Будет ли это тогда еще иметь значение? Разумеется, нет. С другой стороны, к нам обоим, к Эдуарду и ко мне, это не имеет никакого отношения! Ведь мы по-прежнему бодрые, когда встречаемся друг с другом! Ибо смотримся одновременно в одно и то же возрастное зеркало. Может, повыступаем немного (в том числе и друг перед другом), поактерствуем, дескать, «я еще ого-го», «на мне пахать можно», а потом присядем и успокоимся, и нам станет легче. Мы такие же герои, как и прежде, хотя на внешность возраст, возможно, отпечаток и наложил. Но что с того, если душа бодра. «Iloijtkan sijs wanha ia nuori. /Linnut laulauat ia maa on toore» («Радуйся же, стар и млад / Птицы поют, и земля свежа»), как писал Агрикола в 1544 году в своем «Календариуме» под месяцем Maius, то есть маем. И скоро красное вино найдет себе дорогу в один стакан, а я буду пить свой чай или кофе, и мы начнем говорить как на духу — по душам. О том, что же, собственно, за последние годы произошло. Знакомые вещи новыми словами. И так время опять остановится и повернет вспять, а мы действительно будем становиться тем моложе, чем дальше вернемся в прошлое.
IX. Картины и рамы
В наших поездках находится место и для публичных мероприятий. Они кажутся сейчас большими картинами, на которых полным-полно всевозможных людей. На групповом портрете на переднем плане стоит Эдуард, я где-нибудь рядом или немного подальше на заднем плане. Как всегда в подобных ситуациях с Эдуардом.

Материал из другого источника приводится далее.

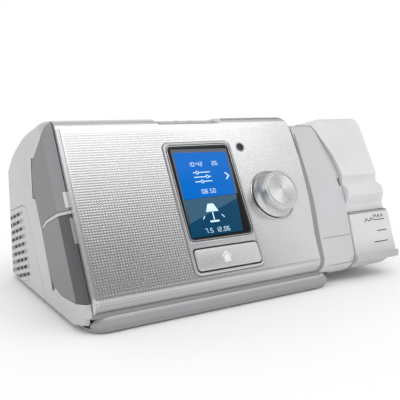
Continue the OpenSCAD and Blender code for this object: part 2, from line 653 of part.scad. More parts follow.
module adapter_connector() color([0.15, 0.15, 0.17]) on_panel() difference() {
    translate([7.4, 39, main_h + 1.6]) cube([14, 20, 7]);
    translate([6, 41, main_h + 3]) cube([10, 16, 4.4]);
}

encoder_z = board_h + 1.6;
plunger_z = encoder_z + 0.8 + dial_travel + 0.1;
module dial_encoder() color([0.3, 0.3, 0.32]) on_panel() translate([dial_x, dial_s, 0]) difference() {
    translate([-7, -7, encoder_z]) cube([14, 14, 5]);
    translate([0, 0, encoder_z + 0.8]) cylinder(r = 5 + pin_play, h = 8);
}
module dial_plunger() color([0.85, 0.85, 0.8]) on_panel() translate([dial_x, dial_s, plunger_z])
    tube(5, shaft_r + pin_play, 3.4);
module dial_ring() color([0.7, 0.71, 0.73]) on_panel() translate([dial_x, dial_s, 0]) rotate_extrude($fn = 72)
    polygon([[dial_r + 0.5, 0], [dial_r + 0.6, 0.6], [dial_r + 1, 0.8], [dial_r + 1.6, 0.5], [dial_r + 1.8, 0]]);
module dial_shaft() color([0.6, 0.6, 0.62]) on_panel() translate([dial_x, dial_s, plunger_z]) {
    cylinder(r = shaft_r, h = dial_h - 3.2 - plunger_z);
    translate([0, 0, 3.4 + pin_play]) cylinder(r = 4.4, h = 0.8);
}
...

Сколько раз мы таким образом выступали вместе? Десятки, и особенно в России. Там моя роль была в некотором смысле легкой, я говорил что-то, только когда спрашивали, а Эдуард вел и контролировал церемонии. Последний раз это было в Москве в 2003 году. Шел ноябрь, мы выступали на книжной ярмарке, на мероприятии, организованном FILI — организацией, содействующей переводу финской литературы на другие языки. Моя роль заключалась в том, чтобы говорить по-русски, что было тяжелым испытанием: единственный язык писателя — его родной язык, все остальное — сплошное заикание, как бы хорошо он ни владел иностранным языком.
Кое-как я справлялся, зато Эдуард блистал, он был в своей стихии, в том числе и в буфете. Все время кто-то из публики обращался к нему, что-то говорил, дружелюбно приветствовал его. А Эдуарду и нравилось это, и не нравилось. У публичности много разных граней. Телевидение приносит популярность, но берет взамен если не душу, то что-то другое: по меньшей мере долю частной жизни. И едва ли удастся защитить ее, собственное «я» и анонимность, разве что пройдет время и наступит даруемое им милосердное забвение.